New details of techniques used by Ethiopian authorities against members of the media have emerged as two Swedish journalists who spent 14 months in prison were released last week.
Martin Schibbye and Johan Persson were arrested after crossing into Ethiopia with a Somali armed opposition group, the Ogaden National Liberation Front.
They were released as part of a government amnesty last week, and after returning to Sweden, spoke about the methods the Ethiopian authorities used to convict and detain them, and accused the government of using anti-terrorist laws to suppress the media.
Despite their experience, the pair has promised that they will continue to fight to protect human rights and freedom of expression, stating that their ordeal has only strengthened their resolve in this endeavour.
A new comprehension of their work
Upon their return to Sweden, Schibbye and Persson held a press conference where they discussed their time in prison, where they were subjected to mock executions and forced to participate in the video which was then used against them during their trial.
An initial video of their capture was reportedly produced a number of days following the event, according to the journalists, who said that the video was a fake.
The journalists, who were left wounded by gunshots after they were initially arrested, were also taken to the desert, separated and told that they would be shot if they did not confess, before gunshots were fired to give the impression that the other had been killed.
Freedom to speak openly
The journalists said that the greatest feeling of freedom they had experienced since their release was the ability to talk freely and openly, something which trumped the ability to move without restrictions.
Schibbye told Swedish public broadcasting: “I’ve reported on journalists being threatened and killed in the Philippines, I’ve seen mass graves of journalists there, and I’ve talked to some of those journalists who have faced that kind of situation, but I’ve never understood what it’s like to work as a journalist in a country where freedom of speech and press is under threat.”
After experiencing the horrors with which many journalists are threatened on a daily basis, the pair has developed a new comprehension for the courage and bravery displayed by members of the media in countries such as Ethiopia.
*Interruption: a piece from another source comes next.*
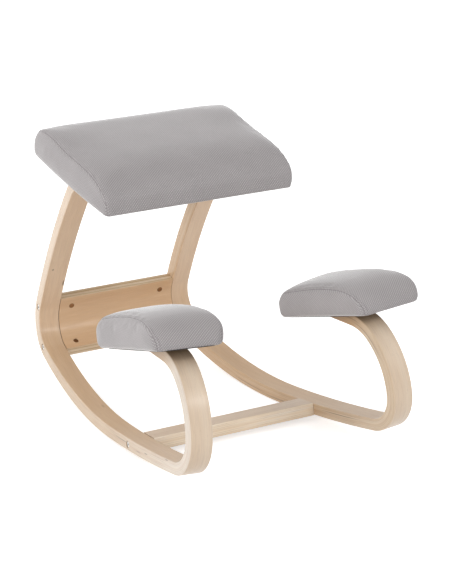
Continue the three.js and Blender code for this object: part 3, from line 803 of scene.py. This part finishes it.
def drill_nuts(piece, names):
    """Drills the blind holes that the barrel nuts sit in."""
    holes = bmesh.new()
    radius = BARREL_NUT / 2 + FIT_GAP
    for name, walk, distance, out, half in CROSS_BOLTS:
        if name not in names:
            continue
        low, high = BARREL_NUT_SINK - half - FIT_GAP, half + NUT_HOLE_RUN_OUT
        for side in SIDES.values():
            shape = lathe([(0, low), (radius, low), (radius, high), (0, high)])
            merge_into(holes, shape, nut_matrix(side, name, walk, distance, out))
    carve(piece, holes)


def make_panel():
    """The panel, spun round the rear bend, trimmed and drilled."""
    bm = rounded_section(PANEL_BLANK, PANEL_THICKNESS, PANEL_EASE, segments=1)
    start, _, outward, heading = station(rear_walk, PANEL_FROM)
    turned = Matrix.Translation(start + outward * PANEL_MIDDLE) @ Matrix.Rotation(heading, 4, "X")
    bmesh.ops.transform(bm, matrix=turned, verts=bm.verts)
    ring = bm.verts[:] + bm.edges[:]
    runner, _, upright = rear_walk[:3]
    for centre, turn in (
        (runner.centre, PANEL_BELOW_BEND / runner.radius),
        (bend.centre, bend.turn),
        (upright.centre, PANEL_ABOVE_BEND / upright.radius),
    ):
        ring = spin_ring(bm, ring, centre, turn, math.ceil(turn / SPIN_STEP))
    close_ends(bm)
    bmesh.ops.transform(bm, matrix=flattened, verts=bm.verts)
    trim_to_frames(bm)
    piece = piece_from("rear_ply_panel", bm)
    drill_nuts(piece, ("rear_panel_upper", "rear_panel_lower"))
    return piece


panel = make_panel()
write_grain(panel, panel_grain, (PANEL_TO - PANEL_FROM) / 2, PANEL_EDGE_BAND)
panel_wood = birch_material(
    "birch plywood, rear panel", PANEL_THICKNESS, 7, PANEL_FACES, PANEL_EDGES, 0.36
)
dress(panel, chair_matrix, panel_wood, "rear_panel")

# %% Crossbar
BAR_BLANK = 500 * MM
BAR_EASE = 3 * MM
BAR_EDGE_BAND = 1 * MM
BAR_FACES = ["CFB79E", "DAC4AD", "E2CFBA"]
BAR_EDGES = ["E8D0B2", "F0DCC2", "F5E7D5"]
bar_point, _, _, bar_heading = station(front_walk, CROSSBAR_FROM_REST)
bar_place = Matrix.Translation(flattened @ bar_point) @ Matrix.Rotation(-bar_heading, 4, "X")


def bar_grain(point):
    local = bar_place.inverted() @ point
    return (local.y, local.x, local.z)


def make_crossbar():
    """The bar, pushed out of its rounded section, trimmed and drilled."""
    bm = rounded_section(CROSSBAR_DEPTH, CROSSBAR_THICKNESS, BAR_EASE)
    bmesh.ops.rotate(bm, matrix=Matrix.Rotation(math.pi / 2, 3, "Z"), verts=bm.verts)
    bmesh.ops.translate(bm, vec=(-BAR_BLANK / 2, 0, 0), verts=bm.verts)
    push_ring(bm, bm.edges[:], (BAR_BLANK, 0, 0))
    close_ends(bm)
    bmesh.ops.transform(bm, matrix=bar_place, verts=bm.verts)
    trim_to_frames(bm)
    piece = piece_from("front_ply_crossbar", bm)
    drill_nuts(piece, ("crossbar",))
    return piece


crossbar = make_crossbar()
write_grain(crossbar, bar_grain, CROSSBAR_DEPTH / 2, BAR_EDGE_BAND)
crossbar_wood = birch_material(
    "birch plywood, crossbar", CROSSBAR_THICKNESS, 9, BAR_FACES, BAR_EDGES, 0.25
)
dress(crossbar, chair_matrix, crossbar_wood, "front_crossbar")

# %% [markdown]
# ## Bolts and barrel nuts
# A furniture bolt is a turned head with a hexagon socket, zinc plated, so it is bright with a soft
# sheen. A barrel nut is a short rod of dull brown steel with a screwdriver slot. Both are only a
# few pixels in the photograph, but their rings of shadow are easy to see.

# %% Metals
SCRATCHES_PER_METRE = 900.0


def plated_steel(name, hex_code, roughness):
    """Plated steel: bright, with fine scratches that vary the gloss."""
    metal, shader, add = start_material(name, Metallic=1.0, Roughness=roughness)
    where = add("TexCoord", output="Object")
    scratches = add("TexNoise", {"Vector": where, "Scale": SCRATCHES_PER_METRE, "Detail": 4.0})
    gloss = add("MapRange", [scratches, *NOISE_RANGE, roughness - 0.08, roughness + 0.12])
    bright = linear(hex_code)
    dull = (*(0.8 * channel for channel in bright[:3]), 1.0)
    tint = add("Mix", {0: scratches, 6: bright, 7: dull}, **COLOUR_MIX)
    bump = add("Bump", {"Height": scratches, "Strength": 0.15, "Distance": 0.1 * MM})
    feed(shader, Base_Color=tint, Roughness=gloss, Normal=bump)
    return metal


zinc = plated_steel("zinc-plated steel", "F2F2F0", 0.35)
bronze = plated_steel("blackened steel", "9C7350", 0.42)
print("metals:", zinc.name, "and", bronze.name)

# %% Fasteners
SOCKET = 4.6 * MM
SOCKET_DEPTH = 2.8 * MM
CHAMFER = 0.6 * MM
SLOT_WIDTH = 1.2 * MM
SLOT_DEPTH = 1.2 * MM
BOARD_BOLT_TIP = -10 * MM


def turned_rod(radius, low, high):
    """The lower end and the side of a rod with a chamfer, as a profile for the lathe."""
    return [(0, low), (radius - CHAMFER, low), (radius, low + CHAMFER), (radius, high)]


def make_bolt(name, head_top, tip, matrix):
    """A bolt with its head up, and a hexagon socket in the head."""
    head, seat = BOLT_HEAD / 2, head_top - BOLT_HEAD_HEIGHT
    rim = [(head, seat), (head, head_top - CHAMFER), (head - CHAMFER, head_top), (0, head_top)]
    piece = piece_from(f"{name}_socket_bolt", lathe(turned_rod(BOLT / 2, tip, seat) + rim))
    socket = bmesh.new()
    bmesh.ops.create_cone(
        socket, cap_ends=True, segments=6, radius1=SOCKET / 2, radius2=SOCKET / 2,
        depth=2 * SOCKET_DEPTH,
    )
    bmesh.ops.translate(socket, vec=(0, 0, head_top), verts=socket.verts)
    carve(piece, socket)
    dress(piece, matrix, zinc, f"{name}_bolt", SMALL_CREASE)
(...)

Ethiopian Foreign Affairs Ministry spokesman, Dina Mufti said that the allegations made by the journalists were “inaccurate” and “unacceptable."
"They have been saying all along that they were being treated very well, they were even comparing the situation with other countries to say they were very ok and are better off here," Mufti told The Associated Press.
Mulugeleta Ayalew, of the Ethiopian ministry of justice’s pardoning committee told Swedish broadcaster SR: “Why would we try to trick ourselves with a faked video? Our soldiers took them in and made sure that they were given a fair trial.”
While the initial aims of the trip to Ethiopia had been curtailed by the authorities, Schibbye explained that they found a new mission during their time in jail.
“We took on another attitude, ‘We are not prisoners, we are undercover journalists in this prison,’” Schibbye told reporters.
The pair had constant access to an abundance of witnesses and sources, and spent their days speaking to as many inmates as possible. This helped them to pass the time and to stay positive about the future of the 11-year jail sentence.
Now back on home ground, the pair, who describe themselves as “old school” journalists are already looking forward to taking on more investigative reporting.
“We will keep working as usual. We live for this work. As soon as we’ve had some sleep, we’ll be right back at it again,” Persson said.
"This is normal, traditional journalistic leg work. We were sentenced in a sham process to 11 years in prison, and then had to sit in a prison camp for all these months," said Schibbye.
"We should never forget that it is an international scandal that we were condemned to 11 years in jail for doing our job," he added.